Karl Pribram · 1928
Karl Pribram’s lecture treats the 1927 Geneva World Economic Conference as a revealing test of interwar internationalism. Its significance lies less in particular resolutions than in the assumptions that made agreement possible at all. The central distinction is that international economic policy and international social policy are not simply two branches of one humanitarian program:
die internationale Sozialpolitik leitet ihre Forderungen aus anderen sozialphilosophischen Wurzeln ab als die internationale Wirtschaftspolitik
English translation: international social policy derives its demands from social-philosophical roots different from those of international economic policy
International economic policy, Pribram argues, inherits the liberal belief that interests can be harmonized, but it must apply that belief under modern conditions of state sovereignty. Classical economics imagined order arising from the play of individual forces; international policy can no longer rely on individuals as its primary units, because economic measures are framed by nations. Geneva therefore did not abolish sovereignty in the name of a world moral order. It sought instead to show that states, precisely as sovereign actors, might find cooperation advantageous.

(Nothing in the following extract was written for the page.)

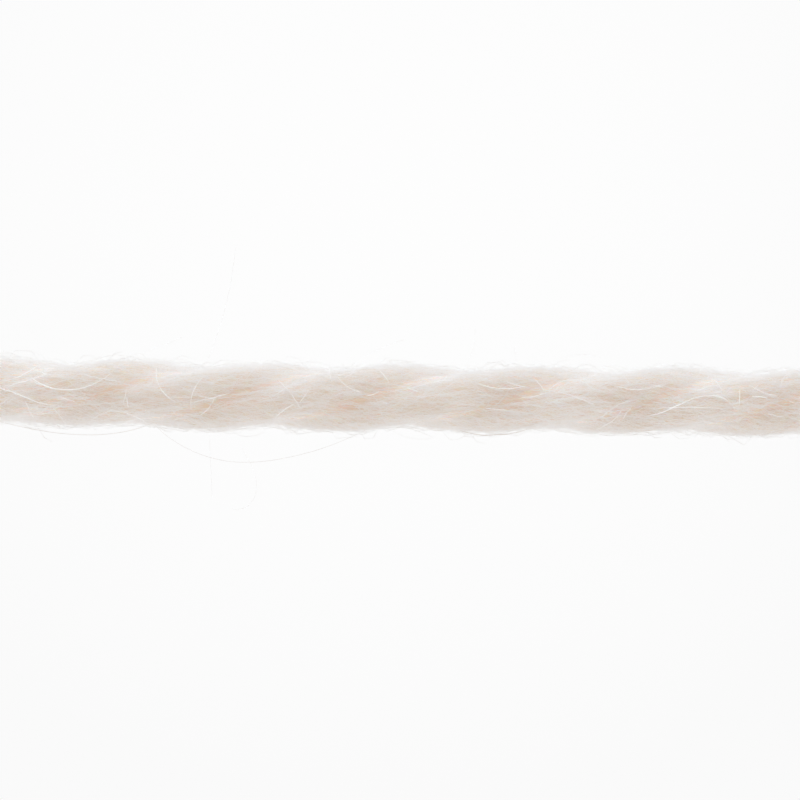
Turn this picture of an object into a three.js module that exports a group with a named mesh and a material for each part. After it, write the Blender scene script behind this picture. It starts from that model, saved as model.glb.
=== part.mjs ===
// A cut length of three-ply knitting yarn, lying straight on a level surface. Millimetres, +Z up.
// +X runs along the yarn and +Y across it. The origin is under the middle of the yarn, on the surface.
// Three spun plies are twisted round each other to the left (an S twist). Each is a solid of its own:
// round outside, and pressed flat against its two neighbours inside.
import * as THREE from "three";

// Driving dimensions
const YARN_LENGTH = 60;
const PLIES = 3;
const LAY = 25.2; // length in which the plies go once round each other
const LOBE_RADIUS = 1.2; // roundness of a ply's outer side
const LOBE_OFFSET = 0.88; // from the yarn's axis to the centre of that rounding
const PLY_GAP = 0.3; // between the flat sides of two neighbours
const INNER_EDGE_RADIUS = 0.12; // rounding where a ply's two flat sides meet
const REST_DEPTH = 0.2; // how far an even ply is pressed flat where it meets the surface
const PLY_1_AT_SIDE = -24.75; // place along the yarn where ply 1 is at the +Y side
const CUT_END = { rounding: 1, width: 0.4 }; // length of the rounding, and the share of width at the cut
const LOOSENING = { length: 5, outwards: 0.25 }; // near a cut end the plies spread from each other

// The spinning is uneven. Each row is a place along the yarn: the fullness of each ply, the lead of the
// twist in degrees, and how far the yarn lies to the +Y side.
const UNEVEN = [
  { at: -30, fullness: [1.0, 1.02, 0.96], lead: 3, side: -0.01 },
  { at: -25, fullness: [1.03, 1.03, 0.94], lead: 0, side: 0.02 },
  { at: -12.5, fullness: [0.99, 1.02, 0.95], lead: -4, side: -0.03 },
  { at: 0, fullness: [0.97, 1.0, 0.98], lead: -2, side: 0.03 },
  { at: 12.5, fullness: [0.96, 0.98, 1.0], lead: 5, side: -0.03 },
  { at: 25, fullness: [0.99, 0.99, 1.0], lead: 4, side: 0.02 },
  { at: 30, fullness: [0.97, 0.99, 0.99], lead: 0, side: 0.0 },
];

// Fineness of the faceted solids
const LOBE_SEGMENTS = 13;
const INNER_EDGE_SEGMENTS = 3;
const STEPS_ALONG = 58;
const STEPS_IN_ROUNDING = 4;

const WOOL = { color: 0xe0d6cd, roughness: 0.95, metalness: 0 };

const HALF_LENGTH = YARN_LENGTH / 2;
const HALF_SECTOR = Math.PI / PLIES; // half the angle that one ply takes
const AXIS_HEIGHT = LOBE_OFFSET + LOBE_RADIUS - REST_DEPTH;

// The value of one column of UNEVEN at a place along the yarn, eased between its rows.
function uneven(x, column) {
  let row = 1;
  while (row < UNEVEN.length - 1 && x > UNEVEN[row].at) {
    row += 1;
  }
  const [before, after] = UNEVEN.slice(row - 1, row + 1);
  const share = THREE.MathUtils.smoothstep(x, before.at, after.at);
  return THREE.MathUtils.lerp(column(before), column(after), share);
}

// Points on an arc round a centre on the first axis.
function arc(centre, radius, from, to, segments) {
  const points = [];
  for (let i = 0; i <= segments; i++) {
    const angle = THREE.MathUtils.lerp(from, to, i / segments);
    points.push(new THREE.Vector2(centre + radius * Math.cos(angle), radius * Math.sin(angle)));
  }
  return points;
}

// A ply's cross-section. The yarn's axis is at 0, and the first coordinate points away from it.
function plySection() {
  const inset = PLY_GAP / 2;
  const toFlatSide = LOBE_OFFSET * Math.sin(HALF_SECTOR) - inset; // from the centre of the rounding
  const halfLobe = HALF_SECTOR + Math.asin(toFlatSide / LOBE_RADIUS);
  const innerCentre = (inset + INNER_EDGE_RADIUS) / Math.sin(HALF_SECTOR);
  const innerStart = Math.PI / 2 + HALF_SECTOR;
  return new THREE.Shape([
    ...arc(LOBE_OFFSET, LOBE_RADIUS, -halfLobe, halfLobe, LOBE_SEGMENTS),
    ...arc(innerCentre, INNER_EDGE_RADIUS, innerStart, 2 * Math.PI - innerStart, INNER_EDGE_SEGMENTS),
  ]);
}

// Places along the yarn where a section stands: evenly spaced, and closer where a cut end rounds off.
// Each has the share of its full width that a ply has there.
function stations() {
  const rows = [];
  for (let i = 0; i < STEPS_IN_ROUNDING; i++) {
    const angle = (i / STEPS_IN_ROUNDING) * (Math.PI / 2);
    const inwards = CUT_END.rounding * (1 - Math.cos(angle));
    const width = THREE.MathUtils.lerp(CUT_END.width, 1, Math.sin(angle));
    rows.push({ x: HALF_LENGTH - inwards, width });
  }
  const ending = rows.map((row) => ({ x: -row.x, width: row.width }));
  const straight = HALF_LENGTH - CUT_END.rounding;
  for (let i = 0; i <= STEPS_ALONG; i++) {
    ending.push({ x: THREE.MathUtils.lerp(-straight, straight, i / STEPS_ALONG), width: 1 });
  }
  return [...ending, ...rows.reverse()];
}

// One ply. Its section is drawn out, and each of its points is then turned to its place in the twist.
function plyGeometry(number) {
  const along = stations();
  const steps = along.length - 1;
  const geometry = new THREE.ExtrudeGeometry(plySection(), { depth: steps, steps, bevelEnabled: false });
  const position = geometry.getAttribute("position");
  for (let i = 0; i < position.count; i++) {
    const { x, width } = along[Math.round(position.getZ(i))];
    const fullness = uneven(x, (row) => row.fullness[number]);
    const fromCut = Math.min(1, (HALF_LENGTH - Math.abs(x)) / LOOSENING.length);
    const spread = LOOSENING.outwards * (1 - fromCut) ** 2;
    const out = spread + fullness * (LOBE_OFFSET + (position.getX(i) - LOBE_OFFSET) * width);
    const round = fullness * position.getY(i) * width;
    const turned = (360 * (x - PLY_1_AT_SIDE)) / LAY - uneven(x, (row) => row.lead);
    const angle = THREE.MathUtils.degToRad((360 * number) / PLIES - turned);
    const y = uneven(x, (row) => row.side) + out * Math.cos(angle) - round * Math.sin(angle);
    const z = AXIS_HEIGHT + out * Math.sin(angle) + round * Math.cos(angle);
    position.setXYZ(i, x, y, Math.max(z, 0)); // what would sink into the surface is pressed flat on it
  }
  geometry.computeVertexNormals();
  return geometry;
}

const yarn = new THREE.Group();
for (let number = 0; number < PLIES; number++) {
  const ply = new THREE.Mesh(plyGeometry(number), new THREE.MeshStandardMaterial(WOOL));
  ply.name = `ply_${number + 1}`;
  yarn.add(ply);
}

export default yarn;
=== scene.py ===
import bpy
import math
import numpy as np
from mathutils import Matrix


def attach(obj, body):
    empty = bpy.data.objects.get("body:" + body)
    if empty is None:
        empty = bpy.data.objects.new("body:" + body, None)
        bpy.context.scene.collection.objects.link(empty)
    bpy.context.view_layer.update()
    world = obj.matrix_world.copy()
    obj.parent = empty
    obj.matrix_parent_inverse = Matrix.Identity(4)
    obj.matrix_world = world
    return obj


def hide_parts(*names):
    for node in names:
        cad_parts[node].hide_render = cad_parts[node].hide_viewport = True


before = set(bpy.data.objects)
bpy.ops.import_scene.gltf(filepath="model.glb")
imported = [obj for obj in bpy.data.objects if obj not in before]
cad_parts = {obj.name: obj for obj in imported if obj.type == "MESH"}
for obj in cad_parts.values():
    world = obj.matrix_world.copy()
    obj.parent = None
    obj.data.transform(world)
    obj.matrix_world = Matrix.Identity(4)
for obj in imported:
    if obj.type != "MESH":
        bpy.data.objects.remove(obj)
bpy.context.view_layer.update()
bpy.ops.object.select_all(action="DESELECT")
mm = 0.001  # the scene is in metres, the yarn is measured in millimetres
print("frame loaded")

# The strand as it is plied, in millimetres, the same as its solids.
strand = {
    "length": 60.0,
    "thickness": 4.0,
    "plies": 3,
    "lay": 25.2,           # the plies go once round each other in this length
    "lobeRadius": 1.2,     # roundness of a ply's outer side
    "lobeOffset": 0.88,    # from the strand's axis to the middle of that rounding
    "restDepth": 0.2,      # the strand is pressed this flat where it lies
    "ply1AtSide": -24.75,  # place along the strand where ply 1 is at the +Y side
    "grooveFill": 4.5,     # lower fills the grooves between the plies more
    "meanRadius": 1.9,     # from the axis to where its fibres lie
}
halfLength = strand["length"] / 2
axisHeight = strand["lobeOffset"] + strand["lobeRadius"] - strand["restDepth"]
turnPerPly = 2 * math.pi / strand["plies"]
lowest = {"spun": 0.02, "loose": 0.03, "laid": 0.05}  # how far wool stays above the surface, in mm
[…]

die Anwendung utilitaristischer Erwägungen auf das gegenseitige Verhalten der Staaten
English translation: the application of utilitarian considerations to the mutual conduct of states
This utilitarian foundation gives international economic policy both its strength and its weakness. It can recommend lower barriers, freer exchange, and coordinated action because these may serve reciprocal national interests. But it cannot easily command obedience when a state judges that its own advantage points elsewhere. Pribram therefore distinguishes the Geneva program from a simple revival of cosmopolitan free trade. Its inclusiveness, even across opposed social systems, depended on practical calculation rather than shared doctrine.

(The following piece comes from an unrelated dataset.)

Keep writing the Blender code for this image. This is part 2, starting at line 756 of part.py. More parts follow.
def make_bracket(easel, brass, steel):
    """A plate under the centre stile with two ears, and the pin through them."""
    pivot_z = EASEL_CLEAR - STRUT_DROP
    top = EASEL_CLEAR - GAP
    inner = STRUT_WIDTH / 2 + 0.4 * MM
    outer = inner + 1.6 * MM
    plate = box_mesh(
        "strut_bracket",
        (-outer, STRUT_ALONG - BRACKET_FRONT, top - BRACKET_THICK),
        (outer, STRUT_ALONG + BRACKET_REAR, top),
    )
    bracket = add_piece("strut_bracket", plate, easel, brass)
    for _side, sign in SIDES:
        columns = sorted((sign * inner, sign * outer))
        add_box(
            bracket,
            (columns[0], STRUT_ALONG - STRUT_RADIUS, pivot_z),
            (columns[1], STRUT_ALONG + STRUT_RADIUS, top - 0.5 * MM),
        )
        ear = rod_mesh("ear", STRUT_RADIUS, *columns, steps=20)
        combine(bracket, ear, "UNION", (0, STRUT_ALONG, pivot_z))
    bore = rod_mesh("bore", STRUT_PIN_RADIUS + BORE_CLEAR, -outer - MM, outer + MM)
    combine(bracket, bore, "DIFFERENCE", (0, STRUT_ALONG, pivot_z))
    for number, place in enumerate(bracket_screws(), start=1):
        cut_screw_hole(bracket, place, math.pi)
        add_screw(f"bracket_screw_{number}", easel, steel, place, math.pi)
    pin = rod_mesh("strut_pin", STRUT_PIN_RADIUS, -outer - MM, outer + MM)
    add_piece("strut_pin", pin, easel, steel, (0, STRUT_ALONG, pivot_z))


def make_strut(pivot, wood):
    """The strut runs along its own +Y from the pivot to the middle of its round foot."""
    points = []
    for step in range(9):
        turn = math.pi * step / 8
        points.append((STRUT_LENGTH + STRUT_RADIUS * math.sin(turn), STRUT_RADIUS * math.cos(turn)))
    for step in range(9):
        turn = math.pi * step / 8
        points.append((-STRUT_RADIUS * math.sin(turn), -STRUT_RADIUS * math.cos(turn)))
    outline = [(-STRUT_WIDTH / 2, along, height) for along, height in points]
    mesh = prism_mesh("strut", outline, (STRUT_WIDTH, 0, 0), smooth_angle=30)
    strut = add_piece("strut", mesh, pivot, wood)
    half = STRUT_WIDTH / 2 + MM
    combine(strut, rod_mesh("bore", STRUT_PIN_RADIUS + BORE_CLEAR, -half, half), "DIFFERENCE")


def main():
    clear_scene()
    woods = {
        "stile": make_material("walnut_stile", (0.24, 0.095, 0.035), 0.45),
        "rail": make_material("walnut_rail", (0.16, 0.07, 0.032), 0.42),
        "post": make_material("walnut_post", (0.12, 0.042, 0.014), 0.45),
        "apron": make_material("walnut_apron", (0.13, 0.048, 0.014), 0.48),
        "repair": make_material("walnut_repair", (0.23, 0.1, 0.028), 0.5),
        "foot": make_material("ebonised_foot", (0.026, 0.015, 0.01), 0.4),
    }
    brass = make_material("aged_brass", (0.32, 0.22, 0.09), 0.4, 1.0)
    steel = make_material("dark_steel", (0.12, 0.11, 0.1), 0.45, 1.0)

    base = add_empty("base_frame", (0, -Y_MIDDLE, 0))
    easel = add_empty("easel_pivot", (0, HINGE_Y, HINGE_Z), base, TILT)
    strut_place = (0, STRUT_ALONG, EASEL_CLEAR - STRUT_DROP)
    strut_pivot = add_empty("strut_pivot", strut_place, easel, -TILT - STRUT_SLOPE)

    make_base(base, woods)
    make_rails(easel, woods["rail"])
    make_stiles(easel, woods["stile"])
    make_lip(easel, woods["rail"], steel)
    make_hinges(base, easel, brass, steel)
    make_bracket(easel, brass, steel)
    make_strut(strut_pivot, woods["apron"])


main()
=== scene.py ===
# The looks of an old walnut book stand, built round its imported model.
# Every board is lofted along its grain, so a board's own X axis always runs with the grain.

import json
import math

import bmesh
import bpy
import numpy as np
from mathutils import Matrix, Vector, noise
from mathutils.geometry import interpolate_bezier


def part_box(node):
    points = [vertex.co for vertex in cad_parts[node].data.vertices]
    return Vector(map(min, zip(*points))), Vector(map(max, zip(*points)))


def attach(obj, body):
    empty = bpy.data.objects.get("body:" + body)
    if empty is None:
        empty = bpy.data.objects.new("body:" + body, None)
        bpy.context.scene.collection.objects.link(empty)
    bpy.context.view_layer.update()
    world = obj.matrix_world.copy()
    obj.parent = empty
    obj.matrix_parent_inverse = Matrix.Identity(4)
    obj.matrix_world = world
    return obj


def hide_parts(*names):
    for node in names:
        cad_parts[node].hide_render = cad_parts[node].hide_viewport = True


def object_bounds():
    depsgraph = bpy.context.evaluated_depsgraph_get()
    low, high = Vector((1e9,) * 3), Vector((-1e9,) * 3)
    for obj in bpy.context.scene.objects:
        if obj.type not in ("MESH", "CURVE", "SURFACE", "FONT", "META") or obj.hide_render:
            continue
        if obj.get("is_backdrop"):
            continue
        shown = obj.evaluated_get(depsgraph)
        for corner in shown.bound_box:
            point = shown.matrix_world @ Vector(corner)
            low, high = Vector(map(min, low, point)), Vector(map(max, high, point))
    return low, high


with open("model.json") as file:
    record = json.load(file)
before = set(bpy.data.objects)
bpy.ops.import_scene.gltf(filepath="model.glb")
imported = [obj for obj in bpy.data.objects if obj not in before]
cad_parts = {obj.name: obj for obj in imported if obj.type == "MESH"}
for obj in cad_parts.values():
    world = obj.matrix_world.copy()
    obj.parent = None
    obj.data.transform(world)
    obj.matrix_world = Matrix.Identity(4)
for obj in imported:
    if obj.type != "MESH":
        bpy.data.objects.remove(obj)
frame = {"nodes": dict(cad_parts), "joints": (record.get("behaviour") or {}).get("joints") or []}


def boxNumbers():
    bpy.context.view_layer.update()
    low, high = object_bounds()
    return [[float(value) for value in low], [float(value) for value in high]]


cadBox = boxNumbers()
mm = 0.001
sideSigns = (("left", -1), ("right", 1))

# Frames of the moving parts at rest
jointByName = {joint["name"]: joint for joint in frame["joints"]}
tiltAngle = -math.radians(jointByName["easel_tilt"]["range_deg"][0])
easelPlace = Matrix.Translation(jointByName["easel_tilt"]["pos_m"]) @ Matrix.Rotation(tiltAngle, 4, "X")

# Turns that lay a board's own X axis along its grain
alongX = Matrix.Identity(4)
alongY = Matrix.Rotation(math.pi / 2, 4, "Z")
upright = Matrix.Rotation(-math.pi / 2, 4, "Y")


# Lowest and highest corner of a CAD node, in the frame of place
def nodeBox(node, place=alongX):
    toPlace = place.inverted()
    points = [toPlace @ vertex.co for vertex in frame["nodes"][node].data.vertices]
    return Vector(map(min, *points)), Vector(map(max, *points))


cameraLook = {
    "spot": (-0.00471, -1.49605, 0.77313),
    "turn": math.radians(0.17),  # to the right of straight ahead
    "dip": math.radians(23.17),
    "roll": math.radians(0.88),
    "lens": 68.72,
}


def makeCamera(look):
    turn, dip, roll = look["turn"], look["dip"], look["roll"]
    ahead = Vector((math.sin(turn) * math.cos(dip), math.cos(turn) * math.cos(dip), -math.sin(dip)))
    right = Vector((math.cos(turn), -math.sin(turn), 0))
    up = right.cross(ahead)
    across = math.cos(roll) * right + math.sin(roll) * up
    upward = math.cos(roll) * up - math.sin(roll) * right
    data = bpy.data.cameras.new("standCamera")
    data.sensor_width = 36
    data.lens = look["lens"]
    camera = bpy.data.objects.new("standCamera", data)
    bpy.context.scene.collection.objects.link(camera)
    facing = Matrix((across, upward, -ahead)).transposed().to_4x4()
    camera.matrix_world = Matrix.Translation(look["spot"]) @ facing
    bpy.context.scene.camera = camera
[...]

The lecture’s second concern is with the conceptual forms through which economic order is imagined. Pribram traces a shift from isolated national economies toward recognition of world-economic interdependence. Mercantilism had thought in terms of national balances; liberalism trusted the self-regulating price mechanism; postwar dislocation, crisis, and structural change made such models inadequate. Geneva’s intellectual merit was that it redirected attention
von der Betrachtung der isolierten Wirtschaftskörper auf die Erscheinungen der Weltwirtschaft gelenkt
English translation: redirected from the contemplation of isolated economic bodies to the phenomena of the world economy
Yet Pribram does not treat the conference as theoretically complete. It recognized changes in production, trade, and industrial location, but it avoided many monetary and financial questions and thus failed to grasp fully the roots of instability. International trusts and cartels appear as private efforts to stabilize markets, while the problem of their public regulation remains unsettled. Economic policy has learned to speak of the world economy, but not yet to master its cyclical and institutional dynamics.

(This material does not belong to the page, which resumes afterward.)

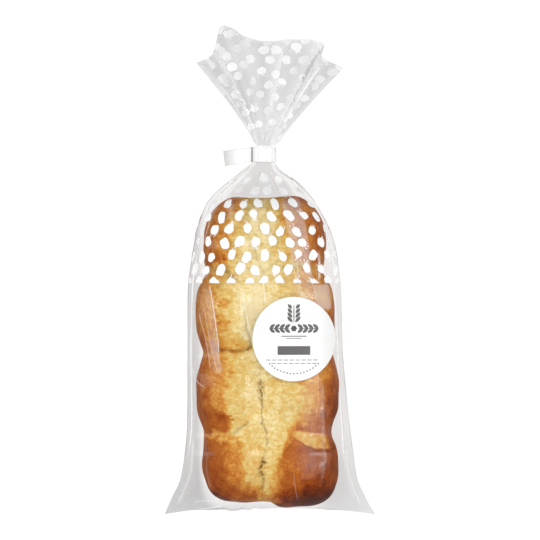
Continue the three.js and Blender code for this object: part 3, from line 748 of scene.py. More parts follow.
def mend(piece, merge=False, outward=False, upward=False):
    """Merges the points where a mesh's edges meet, and turns its faces outward or up."""
    work = bmesh.new()
    work.from_mesh(piece.data)
    if merge:
        bmesh.ops.remove_doubles(work, verts=work.verts, dist=1e-6)
    if outward:
        bmesh.ops.recalc_face_normals(work, faces=work.faces)
    if upward:
        work.normal_update()
        bmesh.ops.reverse_faces(work, faces=[face for face in work.faces if face.normal.z < 0])
    work.to_mesh(piece.data)
    work.free()


film = ring_mesh("film_bag", film_points, poles=False)
store(film, "slack_and_shade", slack_and_shade)
store(film, "milky", FAN_MILKINESS * in_fan)
mend(film, merge=True)
film.data.materials.append(film_finish)
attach(film, "root")
# The film and the loaf in it together stand for the bag's solid
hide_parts("bag")
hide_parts("bag")

# The gather: the bag's own film, pressed by the band into a solid bundle of folds. It shows in both of the
# band's open ends, whitened where so many layers lie on each other.
GATHER_RINGS = [[0.8, 0.5], [1.1, 0.86], [6, 0.92], [10.9, 0.86], [11.2, 0.5]]
GATHER_POINTS = 260
GATHER_FOLDS = 26
GATHER_FOLD_DEPTH = 0.05

gather_turn = 2 * np.pi * np.arange(GATHER_POINTS)[None, :] / GATHER_POINTS
gather_y, gather_size = np.array(GATHER_RINGS, float).T[:, :, None]
gather_size = gather_size * (1 + GATHER_FOLD_DEPTH * np.cos(GATHER_FOLDS * gather_turn))
gather_points = np.stack([
    NECK_X + NECK_HALF_WIDTH * gather_size * np.cos(gather_turn), NECK_START_Y + gather_y + 0 * gather_size,
    NECK_Z + NECK_HALF_HEIGHT * gather_size * np.sin(gather_turn),
], -1)
# Painted light and shade: lighter on each fold's crest and greyer between the folds
fold_light_and_shade = 0.5 + 0.3 * np.cos(GATHER_FOLDS * gather_turn) + 0.2 * np.cos(41 * gather_turn + 1) + 0 * gather_y

# Gathered polypropylene: painted highlight where a fold turns outwards, painted shade between, softly glossy
gather_finish, tree, surface = new_material("gathered_polypropylene_film")
fold_light_and_shade_in = node(tree, "Attribute", output="Fac", attribute_name="fold_light_and_shade")
gather_tone = node(tree, "ValToRGB", {"Fac": fold_light_and_shade_in}, stops=[[0.1, "#D8D8D8"], [0.9, "#F4F4F4"]])
bundle = node(tree, "BsdfPrincipled", {"Base Color": gather_tone, "Roughness": 0.35, "IOR": 1.49})
tree.links.new(bundle, surface)
gather = ring_mesh("neck_gather", gather_points)
store(gather, "fold_light_and_shade", fold_light_and_shade)
gather.data.materials.append(gather_finish)
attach(gather, "root")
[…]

International social policy has a different genealogy. It arises from criticism of unrestricted competition and from the demand to protect workers where formal freedom becomes material vulnerability:
Schutz der wirtschaftlich Schwachen gegen die ihnen im System der freien Konkurrenz drohenden Gefahren
English translation: protection of the economically weak against the dangers threatening them within the system of free competition
This gives social policy a more ethical tone than economic policy. Through the Peace Treaty and the International Labour Organization, labor protection appears not merely as useful coordination but as a requirement of justice and social peace. Still, it also has an international economic rationale: poor labor standards in one country can undercut reform elsewhere. Pribram’s contrast is therefore precise: economic policy speaks chiefly in the language of mutual advantage, while social policy can invoke obligation.
His criticism is that international social policy often retains too mechanical an economic imagination. Standards such as limits on hours, wage protections, or insurance schemes are framed as abstract minima, as if production and competition would simply adjust. This makes universal norms easier to formulate, but also tends to reduce them to what leading industrial states can already accept. The failure is not only political resistance; it is also conceptual. Social reform must understand wages, unemployment, productivity, and competition within the same world-economic field that Geneva began to analyze.
Pribram closes by contrasting national styles of procedure: Anglo-Saxon attention to concrete problems, French preference for general principles, and German insistence on systematic conceptual preparation. His larger conclusion is double-edged. International economic policy gains practicability by working through national interest, but lacks moral force; international social policy gains moral force from justice, but risks abstraction unless it absorbs world-economic analysis. Deeper cooperation requires not only institutions, but a transformation in how nations think about economic life.